What is being asked:
Transcribe word for word only the span whose first line is the one with "material('white_pipe_plastic_large', 0xf1f1ee, 0.42));" and whose last line is the one with "bpy.data.objects.remove(obj)"; both of those lines belong to it.

Information provided:

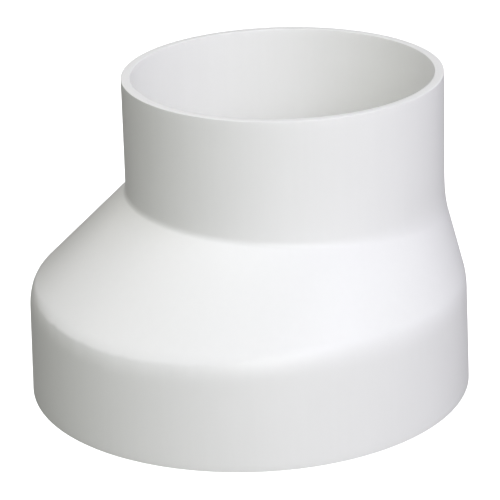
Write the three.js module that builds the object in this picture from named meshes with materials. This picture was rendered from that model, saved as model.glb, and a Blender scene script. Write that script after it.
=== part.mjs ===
// Eccentric reducer for plastic pipe: a large collar, an off-centre cone and a
// small collar, butt-joined in line and open from end to end.
// Millimetres, +Z up. Origin at the centre of the large mouth, +X towards the
// side where the two collars run flush.

import * as THREE from 'three';
import { ParametricGeometry } from 'three/addons/geometries/ParametricGeometry.js';
import { mergeVertices } from 'three/addons/utils/BufferGeometryUtils.js';

// ---- driving dimensions -------------------------------------------------
const WALL = 3.4;                 // wall thickness, the same all over
const R_LARGE = 80.0;             // large collar, outer radius at the shoulder
const R_MOUTH = 81.1;             // large collar, outer radius at the open mouth
const R_SMALL = 58.75;            // small collar, outer radius at the crease
const R_RIM = 58.5;               // small collar, outer radius at the open rim
const OFFSET = R_LARGE - R_SMALL; // axis offset that makes the +X side flush

const Z_SHOULDER = 39.3;          // theoretical corner between large collar and cone
const Z_CREASE = 66.9;            // theoretical corner between cone and small collar, on the axis
const HEIGHT = 112.7;             // mouth to rim
const Z_SEAM_LOW = 28.0;          // butt joint of large collar and cone
const Z_SEAM_HIGH = 83.0;         // butt joint of cone and small collar
const CREASE_SLOPE_X = -0.041;    // the crease sits lower on the flush side
const CREASE_SLOPE_Y = 0.0273;

const SHOULDER_RADIUS = 9.2;      // outside rounding of the shoulder, from its upper leg
const SHOULDER_RADIUS_LOW = 12.9; // and from its lower leg
const SHOULDER_TIGHT = { centre: 130, width: 40, size: -2.6 }; // where the upper leg is shorter
const LINE_BEFORE = 9;            // degrees of turn above the crisp line on the steep side
const SHOULDER_KINK = 18;         // degrees of turn in the line itself
const LINE_BEND = 3.4;            // how far up the cone the turn above the line bends
const LINE_LEG = 2.2;             // and how long its legs are
const CRISP_CENTRE = 185;         // degrees around, middle of the crisp stretch
const CRISP_WITHIN = 20;          // fully crisp this far to either side of it
const CRISP_LIMIT = 42;           // plain round from here on
const SHOULDER_WAVE = [           // slow waves of the shoulder line
  { centre: 186, width: 31, size: -2.3 },
  { centre: 236, width: 21, size: 1.5 },
];
const CREASE_STEEP = [1.4, 1.4];  // legs of the crease blend below and above it, steep side
const CREASE_FLUSH = [7.5, 15.0]; // and on the flush side, where it is a soft blend
const EDGE = 0.25;                // small rounding of the four mouth edges

// ---- tessellation -------------------------------------------------------
const SEGMENTS = 112;             // around, shared by all three pieces so the joints match
const SHOULDER_STEPS = 8;
const LINE_STEPS = 3;             // of those, the ones above the crisp line
const CREASE_STEPS = 5;

// ---- sections -----------------------------------------------------------
const largeRadiusAt = (z) => R_MOUTH + (R_LARGE - R_MOUTH) * (z / Z_SHOULDER);
const smallRadiusAt = (z) => R_SMALL + (R_RIM - R_SMALL) * ((z - Z_CREASE) / (HEIGHT - Z_CREASE));

function material(name, hex, roughness) {
  return new THREE.MeshStandardMaterial({ name, color: hex, roughness, metalness: 0 });
}

// A pipe ring from a closed section of [radius, height] points, run around Z.
function ring(section) {
  const points = section.map(([r, z]) => new THREE.Vector2(r, z));
  points.push(points[0].clone());
  const geometry = new THREE.LatheGeometry(points, SEGMENTS);
  geometry.rotateX(Math.PI / 2);
  return geometry;
}

// Two points that cut a square edge to a small round.
const edgeRound = (r, z, dr, dz) => [
  [r - dr * EDGE, z],
  [r - dr * EDGE * 0.29, z - dz * EDGE * 0.29],
  [r, z - dz * EDGE],
];

// ---- large collar -------------------------------------------------------
function largeCollar() {
  const ro = largeRadiusAt;
  const ri = (z) => largeRadiusAt(z) - WALL;
  return ring([
    ...edgeRound(ri(0), 0, -1, -1).reverse(),
    ...edgeRound(ro(0), 0, 1, -1),
    [ro(Z_SEAM_LOW), Z_SEAM_LOW],
    [ri(Z_SEAM_LOW), Z_SEAM_LOW],
  ]);
}

// ---- small collar -------------------------------------------------------
function smallCollar() {
  const ro = smallRadiusAt;
  const ri = (z) => smallRadiusAt(z) - WALL;
  return ring([
    [ri(Z_SEAM_HIGH), Z_SEAM_HIGH],
    [ro(Z_SEAM_HIGH), Z_SEAM_HIGH],
    ...edgeRound(ro(HEIGHT), HEIGHT, 1, 1).reverse(),
    ...edgeRound(ri(HEIGHT), HEIGHT, -1, 1),
  ]);
}

// ---- eccentric cone -----------------------------------------------------
const radians = THREE.MathUtils.degToRad;
const direction = (from, to) => to.clone().sub(from).normalize();

// 1 where the shoulder keeps a crisp line, 0 where it is a plain round.
function crispShare(phi) {
  const inside = Math.cos(radians(CRISP_WITHIN));
  const outside = Math.cos(radians(CRISP_LIMIT));
  return THREE.MathUtils.smoothstep(Math.cos(phi - radians(CRISP_CENTRE)), outside, inside);
}

// A smooth hump of the given size round one angle.
function swell(phi, { centre, width, size }) {
  const away = THREE.MathUtils.euclideanModulo(phi - radians(centre) + Math.PI, 2 * Math.PI) - Math.PI;
  return size * Math.exp(-((away / radians(width)) ** 2));
}

const shoulderHeight = (phi) => SHOULDER_WAVE.reduce((z, wave) => z + swell(phi, wave), Z_SHOULDER);

// Corner points of the outside line at one angle around the cone.
function corners(phi) {
  const c = Math.cos(phi);
  const s = Math.sin(phi);
  const rLow = largeRadiusAt(Z_SEAM_LOW);
  const rHigh = smallRadiusAt(Z_SEAM_HIGH);
  const zCrease = Z_CREASE + CREASE_SLOPE_X * R_SMALL * c + CREASE_SLOPE_Y * R_SMALL * s;
  return [
    new THREE.Vector3(rLow * c, rLow * s, Z_SEAM_LOW),
    new THREE.Vector3(R_LARGE * c, R_LARGE * s, shoulderHeight(phi)),
    new THREE.Vector3(OFFSET + R_SMALL * c, R_SMALL * s, zCrease),
    new THREE.Vector3(OFFSET + rHigh * c, rHigh * s, Z_SEAM_HIGH),
  ];
}

// A rounded run from a to b, pulled towards the control point.
function conic(a, control, b, turn, steps) {
  const w = Math.cos(turn / 2);
  const points = [];
  for (let i = 0; i <= steps; i++) {
    const t = i / steps;
    const ka = (1 - t) * (1 - t);
    const kc = 2 * w * t * (1 - t);
    const kb = t * t;
    const k = ka + kc + kb;
    points.push(new THREE.Vector3()
      .addScaledVector(a, ka / k)
      .addScaledVector(control, kc / k)
      .addScaledVector(b, kb / k));
  }
  return points;
}

// The outside line at one angle, from the lower joint to the upper joint.
// isPlain leaves out the shoulder's crisp line and tighter stretch.
function outsideLine(phi, isPlain) {
  const crisp = isPlain ? 0 : crispShare(phi);
  const tight = isPlain ? 0 : swell(phi, SHOULDER_TIGHT);
  const [p0, p1, p2, p3] = corners(phi);
  const d0 = direction(p0, p1);
  const d1 = direction(p1, p2);
  const d2 = direction(p2, p3);

  // a long round
  const turn = d0.angleTo(d1);
  const up = Math.max((SHOULDER_RADIUS + tight) * Math.tan(turn / 2), 0.8);
  const down = Math.max(SHOULDER_RADIUS_LOW * Math.tan(turn / 2), 1.1);
  const foot = p1.clone().addScaledVector(d0, -down);
  const plain = conic(foot, p1, p1.clone().addScaledVector(d1, up), turn, SHOULDER_STEPS);

  // the same turn with a crisp line in it
  const before = Math.min(radians(LINE_BEFORE), turn * 0.3);
  const kink = Math.min(radians(SHOULDER_KINK), turn * 0.4);
  const rest = turn - before - kink;
  const full = Math.max(Math.sin(turn), 1e-6);
  const back = (LINE_LEG * Math.sin(turn - before)) / full;
  const sunk = (LINE_LEG * Math.sin(before)) / full;
  const reach = ((LINE_BEND - back) * full) / Math.max(Math.sin(rest), 1e-6);
  const drop = sunk + (reach * Math.sin(before + kink)) / full;
  const line = p1.clone().addScaledVector(d1, LINE_BEND - back).addScaledVector(d0, -sunk);
  const creased = [
    ...conic(foot, p1.clone().addScaledVector(d0, -drop), line, rest, SHOULDER_STEPS - LINE_STEPS),
    ...conic(
      line,
      p1.clone().addScaledVector(d1, LINE_BEND),
      p1.clone().addScaledVector(d1, LINE_BEND + LINE_LEG),
      before,
      LINE_STEPS,
    ).slice(1),
  ];
  const shoulder = plain.map((p, k) => p.clone().lerp(creased[k], crisp));

  const share = ((1 + Math.cos(phi)) / 2) ** 2;
  const [below, above] = CREASE_STEEP.map((leg, k) => leg + (CREASE_FLUSH[k] - leg) * share);
  const crease = conic(
    p2.clone().addScaledVector(d1, -below),
    p2,
    p2.clone().addScaledVector(d2, above),
    d1.angleTo(d2),
    CREASE_STEPS,
  );
  return [p0, ...shoulder, ...crease, p3];
}

// Outside points and the matching bore points. The bore follows the plain
// round, one wall thickness in.
function wallAt(phi) {
  const step = 1e-3;
  const outer = outsideLine(phi, false);
  const plain = outsideLine(phi, true);
  const ahead = outsideLine(phi + step, true);
  const behind = outsideLine(phi - step, true);
  const last = plain.length - 1;
  const inner = plain.map((p, k) => {
    const around = ahead[k].clone().sub(behind[k]);
    const along = plain[Math.min(k + 1, last)].clone().sub(plain[Math.max(k - 1, 0)]);
    const normal = around.cross(along).normalize();
    return p.clone().addScaledVector(normal, -WALL);
  });
  const c = Math.cos(phi);
  const s = Math.sin(phi);
  const rLow = largeRadiusAt(Z_SEAM_LOW) - WALL;
  const rHigh = smallRadiusAt(Z_SEAM_HIGH) - WALL;
  inner[0].set(rLow * c, rLow * s, Z_SEAM_LOW);
  inner[last].set(OFFSET + rHigh * c, rHigh * s, Z_SEAM_HIGH);
  return [...outer, ...inner.reverse()];
}

function eccentricCone() {
  const table = [];
  for (let j = 0; j < SEGMENTS; j++) table.push(wallAt((2 * Math.PI * j) / SEGMENTS));
  const stations = table[0].length;
  const surface = (u, v, target) => {
    const j = Math.round(u * SEGMENTS) % SEGMENTS;
    const k = Math.round(v * stations) % stations;
    target.copy(table[j][k]);
  };
  let geometry = new ParametricGeometry(surface, SEGMENTS, stations);
  geometry.deleteAttribute('normal');
  geometry.deleteAttribute('uv');
  geometry = mergeVertices(geometry, 1e-5);
  geometry.computeVertexNormals();
  return geometry;
}

// ---- assembly -----------------------------------------------------------
function mesh(name, geometry, mat) {
  const m = new THREE.Mesh(geometry, mat);
  m.name = name;
  return m;
}

const reducer = new THREE.Group();

const large = mesh('large_collar', largeCollar(), material('white_pipe_plastic_large', 0xf1f1ee, 0.42));
reducer.add(large);

const cone = mesh('eccentric_cone', eccentricCone(), material('white_pipe_plastic_cone', 0xf1f1ee, 0.45));
reducer.add(cone);

const small = mesh('small_collar', smallCollar(), material('white_pipe_plastic_small', 0xf1f1ee, 0.42));
small.position.set(OFFSET, 0, 0);
reducer.add(small);

export default reducer;
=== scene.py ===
import math

import bpy
import numpy as np
from mathutils import Matrix, Vector


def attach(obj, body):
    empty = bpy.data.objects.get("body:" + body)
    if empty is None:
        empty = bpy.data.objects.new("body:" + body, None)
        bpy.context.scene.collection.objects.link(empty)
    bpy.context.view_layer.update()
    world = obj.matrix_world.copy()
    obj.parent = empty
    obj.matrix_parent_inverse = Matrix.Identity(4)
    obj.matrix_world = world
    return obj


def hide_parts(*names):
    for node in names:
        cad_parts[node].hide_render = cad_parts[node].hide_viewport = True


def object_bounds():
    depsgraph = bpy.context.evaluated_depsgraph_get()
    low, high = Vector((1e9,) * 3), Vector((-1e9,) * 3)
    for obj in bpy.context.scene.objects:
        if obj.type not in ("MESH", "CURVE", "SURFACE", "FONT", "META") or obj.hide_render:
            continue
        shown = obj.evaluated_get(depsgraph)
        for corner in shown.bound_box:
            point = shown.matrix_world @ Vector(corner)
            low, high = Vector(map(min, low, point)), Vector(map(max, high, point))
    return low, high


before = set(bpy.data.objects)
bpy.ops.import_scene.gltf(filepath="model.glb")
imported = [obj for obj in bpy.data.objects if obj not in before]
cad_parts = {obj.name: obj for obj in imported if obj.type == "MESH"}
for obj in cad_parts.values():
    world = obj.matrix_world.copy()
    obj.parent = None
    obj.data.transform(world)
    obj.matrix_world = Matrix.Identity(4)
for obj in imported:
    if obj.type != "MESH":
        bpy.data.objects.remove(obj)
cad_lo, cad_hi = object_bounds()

# ---------------------------------------------------------------------------
# Driving dimensions, in metres, the same as the CAD's.
# ---------------------------------------------------------------------------
WALL = 0.0034
R_LARGE, R_MOUTH = 0.0800, 0.0811
R_SMALL, R_RIM = 0.05875, 0.0585
OFFSET = R_LARGE - R_SMALL
Z_SHOULDER, Z_CREASE, HEIGHT = 0.0393, 0.0669, 0.1127
Z_SEAM_LOW, Z_SEAM_HIGH = 0.0280, 0.0830
CREASE_SLOPE_X, CREASE_SLOPE_Y = -0.041, 0.0273
SHOULDER_RADIUS = 0.0092              # outside rounding of the shoulder, from its upper leg
SHOULDER_TIGHT = (130, 40, -0.0026)    # angle, width and change where the upper leg is shorter
SHOULDER_RADIUS_LOW = 0.0129           # and from its lower leg
LINE_BEFORE = math.radians(9)         # turn above the crisp line on the steep side
SHOULDER_KINK = math.radians(18)       # turn in the line itself
LINE_BEND, LINE_LEG = 0.0034, 0.0022   # where the turn above it bends, and its legs
CRISP_CENTRE, CRISP_WITHIN, CRISP_LIMIT = 185, 20, 42
SHOULDER_WAVE = [(186, 31, -0.0023), (236, 21, 0.0015)]  # angle, width, rise of the shoulder line
SHOULDER_RAGGED = [(31, 0.4, 0.00010), (53, 2.1, 0.00012), (83, 4.4, 0.00010), (117, 1.3, 0.00008)]  # waves, phase, size
CREASE_STEEP = (0.0014, 0.0014)         # legs of the crease blend below and above it, on the steep side
CREASE_FLUSH = (0.0075, 0.0150)         # and on the flush side, where it is a soft blend
EDGE = 0.00025

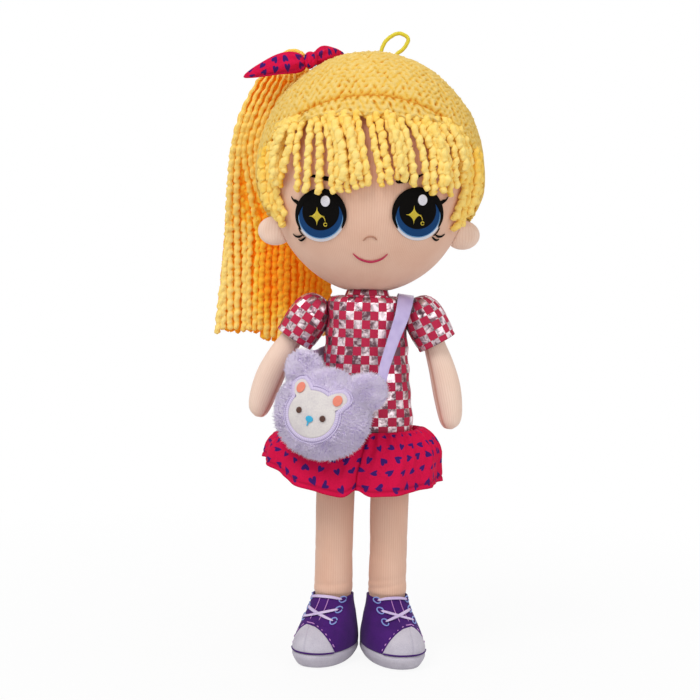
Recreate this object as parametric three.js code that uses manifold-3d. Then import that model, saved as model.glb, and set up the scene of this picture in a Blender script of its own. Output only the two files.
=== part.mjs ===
/**
 * A stuffed rag doll: a big flattened head with a knitted hair cap, fringe and side ponytail,
 * a checked dress with a gathered skirt, sewn-on sneakers and a plush bag on a ribbon strap.
 *
 * Units are millimetres and +Z is up. The doll faces -Y, so its right hand is on the -X side.
 * Every piece is a closed solid of its own, kept a small seam gap away from its neighbours.
 */
import * as THREE from "three";
import { mergeVertices } from "three/addons/utils/BufferGeometryUtils.js";
import Module from "manifold-3d";

const wasm = await Module();
wasm.setup();

// Overall
const SEAM_GAP = 0.35; // between two pieces that touch
const CLOTH = 1.2; // thickness of the dress fabric with its lining

// Head, measured from the widest level of the face
const HEAD = { centreZ: 311, halfWidth: 65, halfDepth: 50, chin: 76, crown: 70, sides: 36, rows: 18 };
const CAP = { halfWidth: 73.5, halfDepth: 57, chin: 78, crown: 78 };
const HAIRLINE = { sideZ: 297, rise: 1.33 }; // the cap ends on the plane z = sideZ - rise * y
const FRINGE = { strands: 25, bandThick: 7.2, strandThick: 4.2, groove: 0.5, topHalf: 50, endHalf: 60, endZ: 299 };
const EAR = { x: 60, y: -2, z: 273.5, halfWidth: 11.2, halfDepth: 4.6, halfHeight: 9.4 };
const EYE = { x: 30, z: 285.5, radius: 16, thick: 1.2 };
const LOOP = { diameter: 2.6, sides: 8, steps: 14 };

// Neck, shoulders and hips: the places that the body bends at
const NECK = { z: 230.5, radius: 13.4 };
const SHOULDER = { x: 36, z: 221, radius: 13 };
const HIP = { x: 17.6, z: 117, radius: 12.3 };

// The dress's bound neck edge lies round the neck, between these gaps to its surface
const NECKLINE_IN = 0.35;
const NECKLINE_OUT = 1.3;

// Limbs
const ARM = { length: 76, section: 0.92 };
const ARM_POSES = {
  right: { arm: 27, sleeve: 33, bow: 4.5 },
  left: { arm: 16, sleeve: 29, bow: 3.5 },
};
const SLEEVE = { length: 20, hem: 13, wall: 1.4 };
const ANKLE_Z = 39;
const SHOE = {
  splay: 17,
  toe: 48,
  heel: -16,
  halfWidth: 18.6,
  inward: 0.9,
  soleThick: 9.5,
  capFrom: 24,
  capLean: 25,
  capOut: 2.5,
};

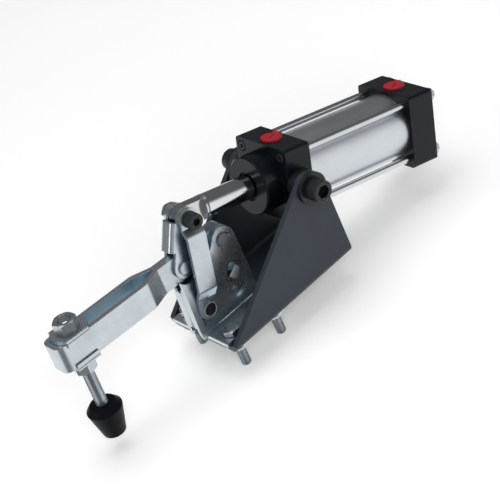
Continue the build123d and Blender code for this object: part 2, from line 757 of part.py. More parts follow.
def port_plug(x):
    """Moulded transit plug: a hollow stem, a flange with a slot and a pull tab."""
    top = cap_width / 2
    flange = Cylinder(plug_flange_r, plug_flange_height, align=(Align.CENTER, Align.CENTER, Align.MIN))
    tab = Pos(plug_flange_r, 0, 0) * Box(
        2 * plug_tab_reach, plug_tab_width, plug_flange_height, align=(Align.CENTER, Align.CENTER, Align.MIN))
    stem = Cylinder(port_r, plug_stem, align=(Align.CENTER, Align.CENTER, Align.MAX))
    hollow = Cylinder(plug_hollow_r, plug_stem, align=(Align.CENTER, Align.CENTER, Align.MAX))
    slot = Pos(0, 0, plug_flange_height) * Box(
        plug_slot_length, plug_slot_width, plug_slot_depth, align=(Align.CENTER, Align.CENTER, Align.MAX))
    return Pos(x, 0, top) * Rot(0, 0, plug_tab_turn) * (flange + tab + stem - hollow - slot)


def rod_wiper():
    nose = -boss_length + wiper_sink
    return rod_x(wiper_r, nose, nose + wiper_depth) - rod_x(rod_r + running_gap, nose, nose + wiper_depth)


def rod_bush():
    low = -boss_length + wiper_sink + wiper_depth
    high = low + rod_bush_length
    return rod_x(rod_r + rod_bush_wall, low, high) - rod_x(rod_r + running_gap, low, high)


def rod_seal():
    low = -boss_length + wiper_sink + wiper_depth + rod_bush_length
    high = low + rod_seal_length
    return rod_x(rod_seal_r, low, high) - rod_x(rod_r + running_gap, low, high)


def piston_rod():
    """Ground rod from its end fitting to the piston, tapped in front and turned down behind."""
    front = eye_x + rod_end_length
    rod = rod_x(rod_r, front, piston_front)
    rod = chamfer(rod.edges().filter_by(GeomType.CIRCLE).sort_by(Axis.X)[0], rod_end_chamfer)
    rod += rod_x(piston_spigot_r, piston_front, piston_rear + piston_nut_height - piston_nut_recess + piston_tail)
    return rod - rod_x(rod_end_stud_r, front, front + rod_end_stud_length)


def rod_end():
    """Eye with two flats that slips between the handle's plates, screwed into the rod."""
    shoulder = eye_x + rod_end_shoulder
    back = eye_x + rod_end_length
    neck = rod_x(rod_r, eye_x - rod_end_eye_r, back)
    neck = chamfer(neck.edges().filter_by(GeomType.CIRCLE).sort_by(Axis.X)[-1], rod_end_chamfer)
    tip = Pos(eye_x, 0) * Circle(rod_end_eye_r)
    blade = make_face(Polyline(
        (eye_x, -rod_end_eye_r), (shoulder, -rod_end_eye_r),
        (shoulder, rod_end_eye_r), (eye_x, rod_end_eye_r), close=True))
    flats = slab(tip + blade, -neck_y, neck_y)
    collar = rod_x(2 * rod_r, shoulder, back)
    neck = (neck & flats) + (neck & collar)
    neck += rod_x(rod_end_stud_r, back, back + rod_end_stud_length)
    return neck - drum(eye_x, 0, rod_end_bush_r, -neck_y, neck_y)


def rod_end_bush():
    return drum(eye_x, 0, rod_end_bush_r, -neck_y, neck_y) - drum(eye_x, 0, drive_r + running_gap, -neck_y, neck_y)


def ring_in_piston(x_low, width, depth):
    """A ring seated in a groove of the piston, out to the running gap."""
    outer_r = tube_bore_r - running_gap
    inner_r = tube_bore_r - piston_gap - depth
    return rod_x(outer_r, x_low, x_low + width) - rod_x(inner_r, x_low, x_low + width)


def piston_rings():
    """Two lip seals with a wear ring between them, evenly spread along the piston."""
    land = (piston_length - piston_nut_recess - 2 * piston_seal_width - wear_ring_width) / 4
    first = piston_front + land
    middle = first + piston_seal_width + land
    last = middle + wear_ring_width + land
    seals = [ring_in_piston(first, piston_seal_width, piston_seal_depth),
             ring_in_piston(last, piston_seal_width, piston_seal_depth)]
    return seals, ring_in_piston(middle, wear_ring_width, wear_ring_depth)


def piston():
    body = rod_x(tube_bore_r - piston_gap, piston_front, piston_rear)
    body -= rod_x(piston_spigot_r, piston_front, piston_rear)
    body -= rod_x(piston_nut_recess_r, piston_rear - piston_nut_recess, piston_rear)
    seals, wear_ring = piston_rings()
    return body - seals[0] - seals[1] - wear_ring


def piston_nut():
    nut = along(piston_rear - piston_nut_recess) * hex_prism(piston_nut_across, piston_nut_height)
    return nut - rod_x(piston_spigot_r, piston_front, piston_rear + piston_nut_height)


# Fixed frame
save("bracket", bracket())
left_half = base_half()
save("base_plate_left", left_half)
save("base_plate_right", mirrored(left_half))
save("base_bolts", *(bolt_places() * hex_bolt()))
save("base_nuts", *(bolt_places() * base_nut()))
save("arm_pivot_rivets", arm_rivet(), mirrored(arm_rivet()))
save("link_pivot_pin", link_pin())

# Arm
save("arm", arm_place * arm())
save("arm_bush", arm_place * bush(0, arm_bush_r, arm_pin_r + running_gap))
save("arm_handle_bush", arm_place * bush(-arm_crank, handle_bush_r, handle_rivet_r + running_gap))

# Spindle and what holds it on the arm
spindle_place = arm_place * Pos(-spindle_ahead, 0, 0)
flipped = Rot(180, 0, 0)
save("spindle_washer_top", spindle_place * spindle_washer())
save("spindle_washer_bottom", spindle_place * flipped * spindle_washer())
save("spindle_nuts", spindle_place * spindle_nut(), spindle_place * flipped * spindle_nut())
save("spindle_bolt", spindle_place * spindle())
save("rubber_cap", spindle_place * rubber_cap())

# Handle
save("handle", handle_place * handle())
save("handle_rivet", handle_place * handle_rivet())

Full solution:
const large = mesh('large_collar', largeCollar(), material('white_pipe_plastic_large', 0xf1f1ee, 0.42));
reducer.add(large);

const cone = mesh('eccentric_cone', eccentricCone(), material('white_pipe_plastic_cone', 0xf1f1ee, 0.45));
reducer.add(cone);

const small = mesh('small_collar', smallCollar(), material('white_pipe_plastic_small', 0xf1f1ee, 0.42));
small.position.set(OFFSET, 0, 0);
reducer.add(small);

export default reducer;
=== scene.py ===
import math

import bpy
import numpy as np
from mathutils import Matrix, Vector


def attach(obj, body):
    empty = bpy.data.objects.get("body:" + body)
    if empty is None:
        empty = bpy.data.objects.new("body:" + body, None)
        bpy.context.scene.collection.objects.link(empty)
    bpy.context.view_layer.update()
    world = obj.matrix_world.copy()
    obj.parent = empty
    obj.matrix_parent_inverse = Matrix.Identity(4)
    obj.matrix_world = world
    return obj


def hide_parts(*names):
    for node in names:
        cad_parts[node].hide_render = cad_parts[node].hide_viewport = True


def object_bounds():
    depsgraph = bpy.context.evaluated_depsgraph_get()
    low, high = Vector((1e9,) * 3), Vector((-1e9,) * 3)
    for obj in bpy.context.scene.objects:
        if obj.type not in ("MESH", "CURVE", "SURFACE", "FONT", "META") or obj.hide_render:
            continue
        shown = obj.evaluated_get(depsgraph)
        for corner in shown.bound_box:
            point = shown.matrix_world @ Vector(corner)
            low, high = Vector(map(min, low, point)), Vector(map(max, high, point))
    return low, high


before = set(bpy.data.objects)
bpy.ops.import_scene.gltf(filepath="model.glb")
imported = [obj for obj in bpy.data.objects if obj not in before]
cad_parts = {obj.name: obj for obj in imported if obj.type == "MESH"}
for obj in cad_parts.values():
    world = obj.matrix_world.copy()
    obj.parent = None
    obj.data.transform(world)
    obj.matrix_world = Matrix.Identity(4)
for obj in imported:
    if obj.type != "MESH":
        bpy.data.objects.remove(obj)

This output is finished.